Sihem Ben Sedrine : Mardi 3 janvier à Kairouan

Mardi 3 janvier à Kairouan

Par Sihem Ben Sedrine

Le Maghreb du 14/1/1984

Lundi au soir Kairouan couvait son explosion. Les premières nouvelles parvenues des villes avoisinantes levaient la colère qui s’était déjà manifestée par éclats depuis la veille autour des points de vente de pain : une femme avance 165 millimes au boulanger ajoutant : « c’est tout ce que j’ai… il manque seulement 5mm ». Ce dernier lui rétorque : « ce sont les 5 mm qui font le prix, quant tu les auras, tu auras le pain ! ». Un tumulte s’ensuit dans la foule massée devant la boulangerie et la femme s’en va maudissant.

…Un homme, père de douze enfants demande ses huit pains quotidiens et présente la somme habituelle. Le boulanger rectifie le prix.
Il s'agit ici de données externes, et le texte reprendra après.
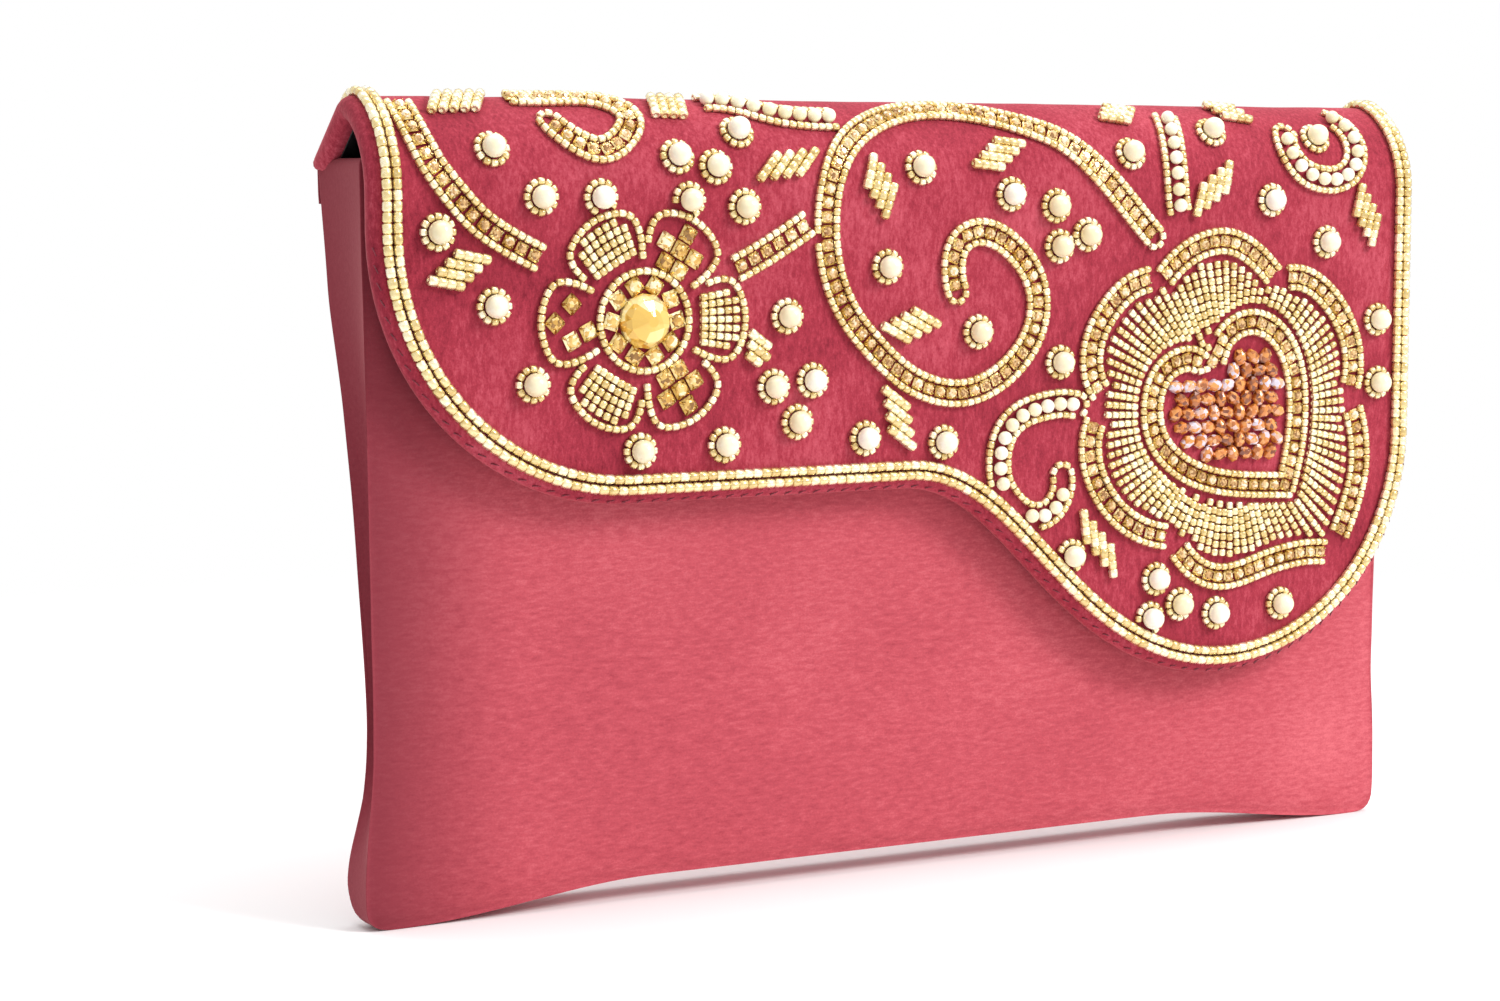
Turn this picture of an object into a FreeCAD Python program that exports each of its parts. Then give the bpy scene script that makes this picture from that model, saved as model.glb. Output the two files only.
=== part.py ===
import FreeCAD, Part
import Sketcher
import math
import os

# An envelope clutch: a padded velvet pouch with a stiffened, beaded flap that folds over from the
# top edge of its back. X runs across the width, Y from the front to the back and Z up. The origin
# is under the middle of the whole purse, on the plane that it stands on. Sizes are in millimetres.

Vector = FreeCAD.Vector
doc = FreeCAD.newDocument("clutch_purse")
sheet = doc.addObject("Spreadsheet::Sheet", "Sizes")

SIZES = [
    ("pouch_width", 254.0, "width of the pouch"),
    ("pouch_height", 152.0, "height of the pouch from base to mouth"),
    ("depth_base", 15.0, "depth of the pouch at the base"),
    ("depth_mouth", 23.5, "depth of the pouch at the mouth"),
    ("front_lean", 1.5, "how far the front's top edge stands ahead of its foot"),
    ("cover", 1.2, "velvet and its backing on the pouch"),
    ("padding", 1.5, "foam behind the velvet of the pouch"),
    ("board", 1.0, "stiffening board of the pouch"),
    ("lining", 0.6, "satin lining of the pouch"),
    ("layer_gap", 0.05, "glue line between two layers"),
    ("flap_overhang", 1.0, "how far the flap passes each side of the pouch"),
    ("flap_cover", 1.2, "velvet and its backing on the flap"),
    ("flap_padding", 2.0, "foam of the flap"),
    ("flap_board", 1.0, "stiffening board of the flap"),
    ("flap_lining", 0.7, "lining of the flap"),
    ("flap_gap", 2.5, "room between the pouch's mouth and the flap's lining"),
    ("fold_gap", 0.3, "room under the flap's root, where it folds"),
    ("crown_rise", 12.0, "height of the flap's fold over the mouth"),
    ("crown_radius", 6.5, "outer radius of the flap's fold"),
    ("crown_back", 16.5, "from the back's top edge forward to the middle of the fold"),
    ("shoulder_radius", 20.0, "outer radius between the fold and the hanging front"),
    ("left_drop", 69.0, "how far the left lobe hangs below the mouth"),
    ("right_drop", 114.0, "how far the right lobe hangs below the mouth"),
    ("left_round", 55.0, "radius of the left lobe's corner"),
    ("right_round", 53.0, "radius of the right lobe"),
    ("sweep_run", 69.0, "width of the sweep between the two lobes"),
    ("edge_margin", 3.0, "bare velvet from the edge to the middle of the first bead row"),
    ("row_step", 2.2, "between the two rows of border beads"),
    ("bugle_radius", 0.8, "radius of a border bead"),
    ("bugle_length", 1.8, "length of a border bead"),
    ("seed_radius", 0.65, "radius of a seed bead"),
    ("seed_length", 1.35, "length of a seed bead"),
    ("leaf_radius", 0.85, "radius of a bead in the leaf sprays"),
    ("leaf_length", 1.75, "length of a bead in the leaf sprays"),
    ("thread_gap", 0.3, "thread seen between two beads"),
    ("stone_radius", 1.3, "radius of a chain stone in its cup"),
    ("stone_height", 1.6, "height of a chain stone in its cup"),
    ("petal_stone_radius", 1.75, "radius of a stone in the flower's petals"),
    ("pearl_radius", 2.1, "radius of a rosette pearl"),
    ("scroll_pearl_radius", 1.5, "radius of a pearl in the scrolls and the band"),
    ("crystal_radius", 1.6, "radius of a crystal in the heart"),
    ("centre_stone_radius", 5.2, "radius of the flower's middle stone"),
    ("centre_stone_height", 4.6, "height of the flower's middle stone"),
    ("snap_radius", 7.0, "radius of each half of the magnetic snap"),
    ("snap_height", 1.5, "height of the snap's socket"),
    ("snap_floor", 0.4, "thickness of the socket's floor and of its skirt"),
    ("magnet_height", 1.0, "height of the ring magnet in the socket"),
    ("stud_radius", 2.0, "radius of the snap's stud"),
    ("stud_height", 1.5, "height of the snap's stud"),
    ("stud_plate", 0.7, "thickness of the stud's plate"),
    ("stud_clearance", 1.2, "room round the stud, which swings out on an arc"),
    ("post_radius", 1.2, "radius of the rivet post behind each half of the snap"),
    ("washer_radius", 5.0, "radius of the washer that each post is riveted over"),
    ("washer_height", 0.5, "thickness of that washer"),
    ("fit_gap", 0.1, "room round the posts, the magnet and the washers"),
    ("snap_across", 75.0, "from the middle of the purse to the snap"),
    ("snap_below", 89.0, "from the mouth down to the snap"),
]
for row, (alias, value, note) in enumerate(SIZES, start=1):
    sheet.set("A%d" % row, note)
    sheet.set("B%d" % row, str(value))
    sheet.setAlias("B%d" % row, alias)
doc.recompute()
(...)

L’homme retroune quatre des huit pains après avoir ajouté la différence à payer et s’en va tête baisse, en silence.

…La première manifestation était partie du lycée El Mansoura le mardi matin évoluant vers le centre ville en véritable procession. Les élèves entrainaient dans leur sillage la population adulte, les enfants et les femmes qui poussaient des youyous en guise de slogans.

Les forces de l’ordre étaient également au rendez-vous. Ils chargent des manifestations et tuent un élève de terminale se le coup (Hédi Barhoumi) et blessant plusieurs autres.

C’était là le coup d’envoi à des mouvements de violence en chaine qui ont envahi la ville incendiant et saccageant tout ce qui pouvait représenter de près ou de loin l’autorité publique ou seulement la chose publique.

…Des bandes se font et se défont au gré des cibles

…De l’autre côté, un autre groupe s’était chargé de notre voiture munis de barres de fer en fourche brisant tout ce qui pouvait être brisé, les visages en sueur et en sang, dans un état second.

…Le fils de Mokhtar l’épicier est mort, on vient d’amener le cinquième blessé grave à l’hôpital, le dispensaire Ibn El Fourat brûle, l’institut de nutrition qui vient d’être inauguré a été mis à sac et brûler, un dépôt de grossiste est en flammes de même que l’artisanat. Le président de la section locale de la Ligue des droits de l‘homme A. Kilani a été arrêté.

…Un camion de BOP traverse la rue en trombe tirant à l’aveuglette des coups de feu sur son chemin. Les passants se couchent au sol. Qui est blessé et qui ne l’est pas, on ne sait ! C’est l’heure où on cache ses blessures. Des grenades lacrymogènes sont lancées un peu partout, l’une d’elle tombe dans une maison.

…Les troubles ont repris à Sidi Amor Bou hajla (1 mort). El Oueslatia est en effervescence et vit les mêmes événements. Les mauvaises nouvelles de la capitale ajoutent à l’inquiétude générale.

…Le sentiment général qui prévaut est que l’escalade est bien partie.

A notre départ, vers 14h des rafales de mitraillettes se faisaient entendre. On laissait derrière nous une population qui malgré la pénurie et les circonstances douloureuses a fait preuve d’une hospitalité et d’une générosité sans réserves, mais également une ville meurtrie où le pain aura coûté trop cher.